Of course, the action wouldn’t have been successful had it not been for members who continued to work to maintain essential services. On the day our ballot result was announced, we sent extensive guidance to our workplace reps, who did an outstanding job in implementing it to ensure we maintained a safe service. We shared the guidance with managers and employers and we have proved that NHS staff can mount effective industrial action and maintain safety.
 
We also took further action for the rest of the week (14 to 18 October). RCM members working in the NHS in England made sure they took all the breaks they were entitled to and only worked overtime if it was agreed that they would be paid for it.
 
We chose that further action because maternity services are currently being run on goodwill. It is not ‘now and again’ that members work beyond their hours, it is every day. It is not the exception that members work beyond their hours, it is expected.
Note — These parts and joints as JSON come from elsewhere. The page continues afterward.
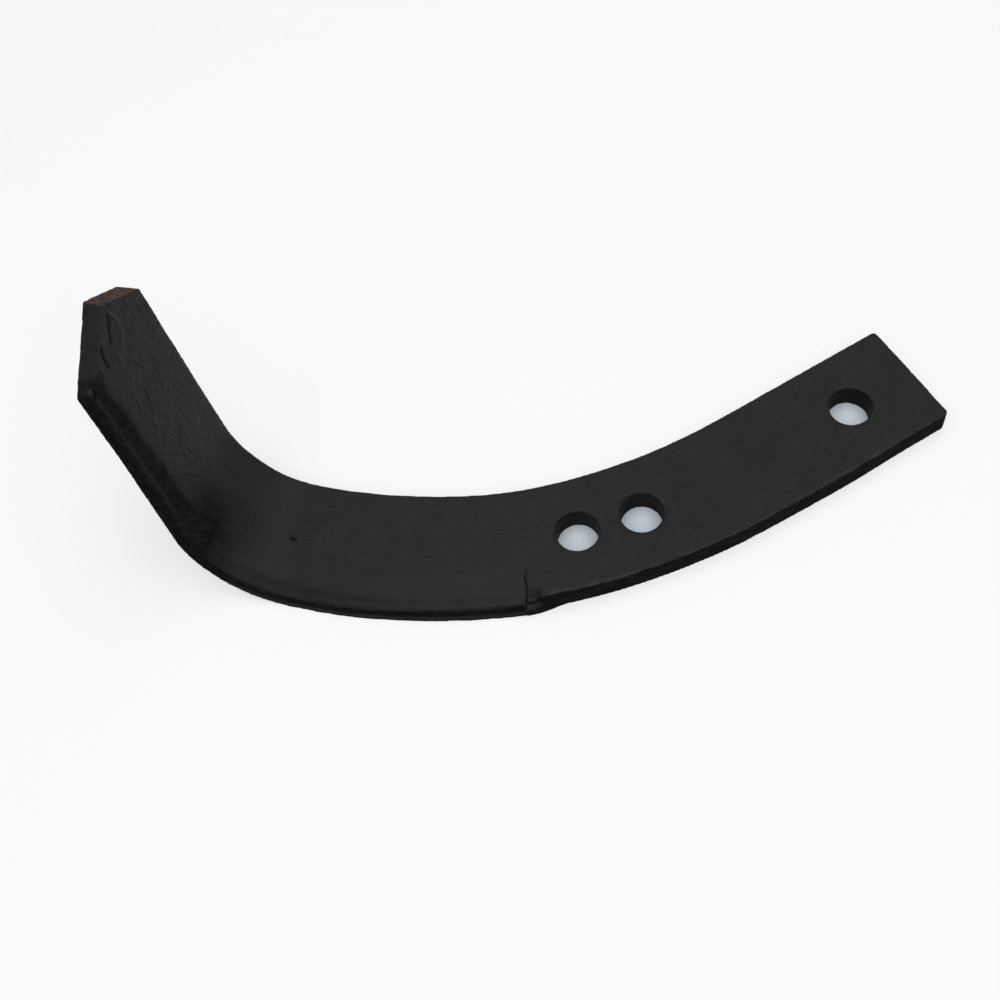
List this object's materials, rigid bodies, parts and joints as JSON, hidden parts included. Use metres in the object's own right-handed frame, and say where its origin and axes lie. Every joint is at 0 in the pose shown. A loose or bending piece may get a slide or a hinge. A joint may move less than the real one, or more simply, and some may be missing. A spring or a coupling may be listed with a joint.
{
  "type": "rotary tiller blade",
  "caption": "Curved flat-bar tiller blade: drilled shank, bevelled cutting edge behind a step, and a wing folded up to a cropped point.",
  "frame": {"origin": "axis of the bolt hole at the shank's square end, on the flat back face that bears on the rotor flange", "axes": "+Z out of the back face through the bolt holes, on the side the wing is folded to; Y along the fold; the wing lies towards -X and the shank's end towards +X"},
  "size_m": [0.2335, 0.0979, 0.0808],
  "materials": {
    "black_paint": "semi-gloss black paint over a rough forged surface, rust brown on the cropped corner"
  },
  "bodies": {
    "root": {"tiller_blade": "black_paint"}
  },
  "joints": []
}
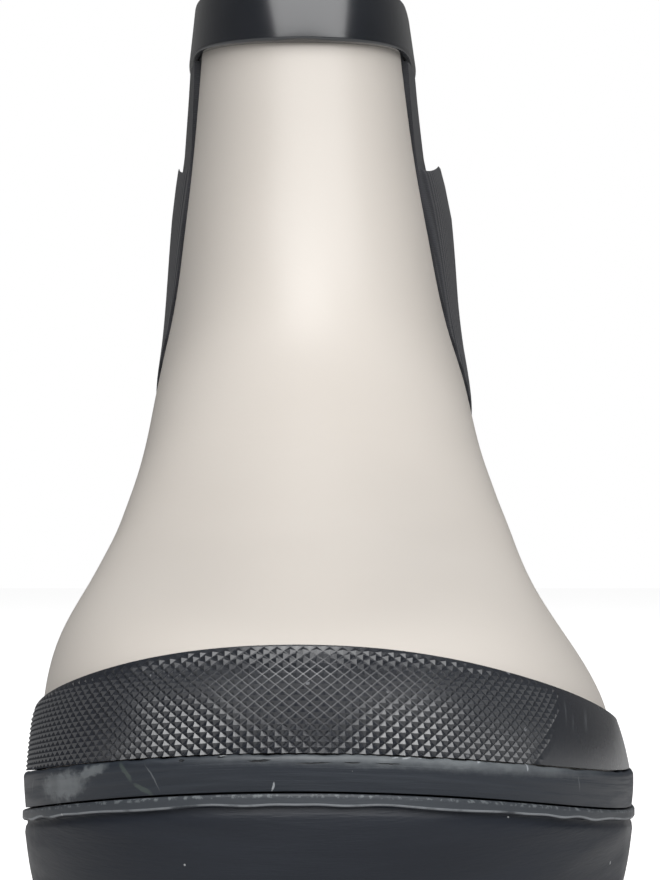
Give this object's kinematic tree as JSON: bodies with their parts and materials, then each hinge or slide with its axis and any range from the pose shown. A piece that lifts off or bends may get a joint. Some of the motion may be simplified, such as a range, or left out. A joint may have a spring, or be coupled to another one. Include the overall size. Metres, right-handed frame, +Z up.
{
  "type": "rubber boot",
  "caption": "Left pull-on rubber ankle boot with elastic side gores, textured toe guard, foxing strip, dark collar band and lugged sole with a low heel.",
  "frame": {"origin": "middle of the outline on the floor: the bottom centre of the bounding box", "axes": "+Y from toe to heel, +X to the outer side, +Z up"},
  "size_m": [0.1038, 0.2758, 0.1958],
  "materials": {
    "upper_rubber": "smooth glossy",
    "collar_rubber": "glossy",
    "elastic": "woven elastic",
    "guard_rubber": "satin",
    "sole_rubber": "dusty satin",
    "insole_cloth": "matt"
  },
  "bodies": {
    "root": {"upper": "upper_rubber", "collar_band": "collar_rubber", "gore_outer": "elastic", "gore_inner": "elastic", "toe_guard": "guard_rubber", "foxing": "guard_rubber", "outsole": "sole_rubber", "insole": "insole_cloth"}
  },
  "joints": []
}
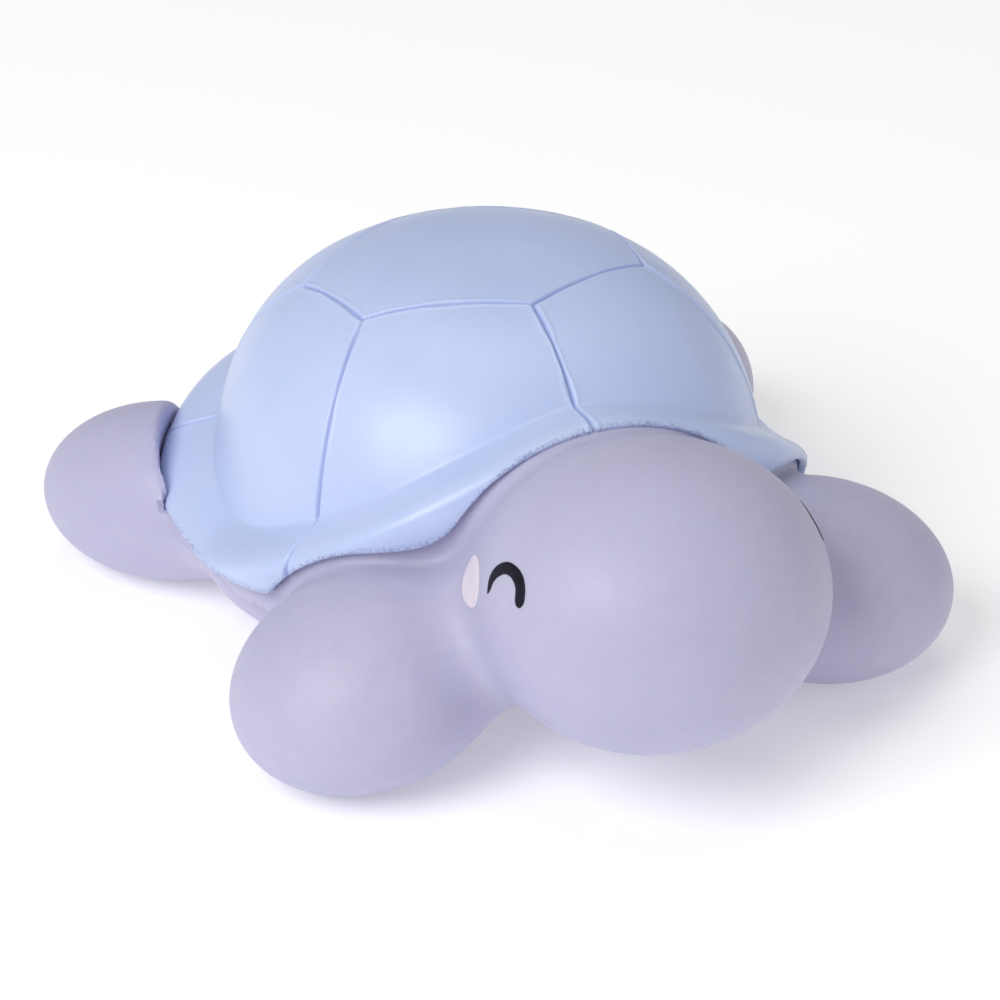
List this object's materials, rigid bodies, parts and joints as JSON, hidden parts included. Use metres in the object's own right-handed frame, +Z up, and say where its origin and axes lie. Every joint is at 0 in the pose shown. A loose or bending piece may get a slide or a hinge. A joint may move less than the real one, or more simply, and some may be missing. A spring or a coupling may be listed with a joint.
{
  "type": "squeaky bath toy",
  "caption": "Hollow soft vinyl turtle with a bonded domed shell, printed closed eyes and cheeks, and a reed squeaker in its belly.",
  "frame": {"origin": "on the floor plane, under the middle of the toy's outline", "axes": "+Z up, the turtle faces -Y, and its own left is +X"},
  "size_m": [0.1142, 0.1268, 0.0557],
  "materials": {
    "body_vinyl": "matte soft vinyl, lilac",
    "shell_vinyl": "satin soft vinyl, pale blue",
    "eye_ink": "printed ink",
    "cheek_ink": "printed ink",
    "squeaker_plastic": "natural moulded plastic",
    "reed_film": "springy film"
  },
  "bodies": {
    "root": {"body_casting": "body_vinyl", "eye_left": "eye_ink", "eye_right": "eye_ink", "cheek_left": "cheek_ink", "cheek_right": "cheek_ink", "squeaker_barrel": "squeaker_plastic", "squeaker_grille": "squeaker_plastic", "reed_seat": "squeaker_plastic", "reed_wedge": "squeaker_plastic"},
    "shell": {"shell_casting": "shell_vinyl"},
    "reed": {"reed": "reed_film"}
  },
  "joints": [
    {"name": "squeeze", "type": "slide", "parent": "root", "child": "shell", "axis": [0, 0, 1], "range_m": [-0.005, 0], "stiffness_N_per_m": 2000, "deforming": ["body_casting"]},
    {"name": "reed_flex", "type": "hinge", "parent": "root", "child": "reed", "pos_m": [0, 0.0154, 0.00505], "axis": [1, 0, 0], "range_deg": [-3, 3], "stiffness_Nm_per_rad": 0.0001}
  ]
}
There is a view that because midwifery is a vocation and a caring profession that midwives should just work extra without being paid. But, as many RCM members said on the picket line, ‘goodwill doesn’t pay the bills’.
 
We asked members to report to us how many hours of overtime they worked during the further action. Members told us that on average they worked an extra three hours. Full-time NHS staff only have to work 13 hours of overtime to earn the equivalent of 1% of their salary – 13 hours extra over a whole year. If RCM members continued to take further action and continued to work three hours extra every week, it would take just over four weeks to earn theequivalent of 1% of their salary. 
 
The stoppage caused short-term disruption to planned appointments while maintaining services but, most importantly, it highlighted our campaign to the public and showed the level of determination of RCM members to achieve fair pay. Removing goodwill has a financial impact on employers that, if continued, could potentially have a greater impact than just paying the 1% increase. Combining the two forms of action has had a tremendous effect, which surely must make employers and the government listen. 
 
Our campaign is wider than our industrial action. One of our members, Natalie Carter, has started a petition through change.org to ask for fair pay in the NHS. The response so far has been overwhelming. Please make sure you sign the petition and encourage friends and family to sign it too. 
 
We are also asking you to write to your MP – your workplace rep should have printed postcards that all you have to do is sign and pop in the post. MPs need to hear from frontline staff about the reasons why this is important, you are one of their constituents and they should listen to you. 
 
Your workplace rep will also have postcards for MPs for the public, please give these to your friends and family so they can show their support too. Remember, this isn’t just about maternity, this is about the whole NHS and that affects everyone, not just NHS employees, but those who use and depend on the NHS every day. An investment in staff is an investment in care. 
 
As we go to press, a second week of industrial action is taking place, starting on Monday 24 November. We had a massive impact with our first week of action and we need to keep the momentum going and make sure this second strike is just as good as the first. 
 
We have continued to work with managers and employers to ensure safety, the same as before. We hope you’ve been able to join the picket line and demonstration; it is so important that we show that we are stronger than ever. We have also asked you to complete your timecard again, please do this so we can keep adding up the goodwill.  
 
If we stand together and keep campaigning, we have the best chance of achieving fair pay in the NHS. We believe that our industrial action will not just make history, but it will also be our finest hour.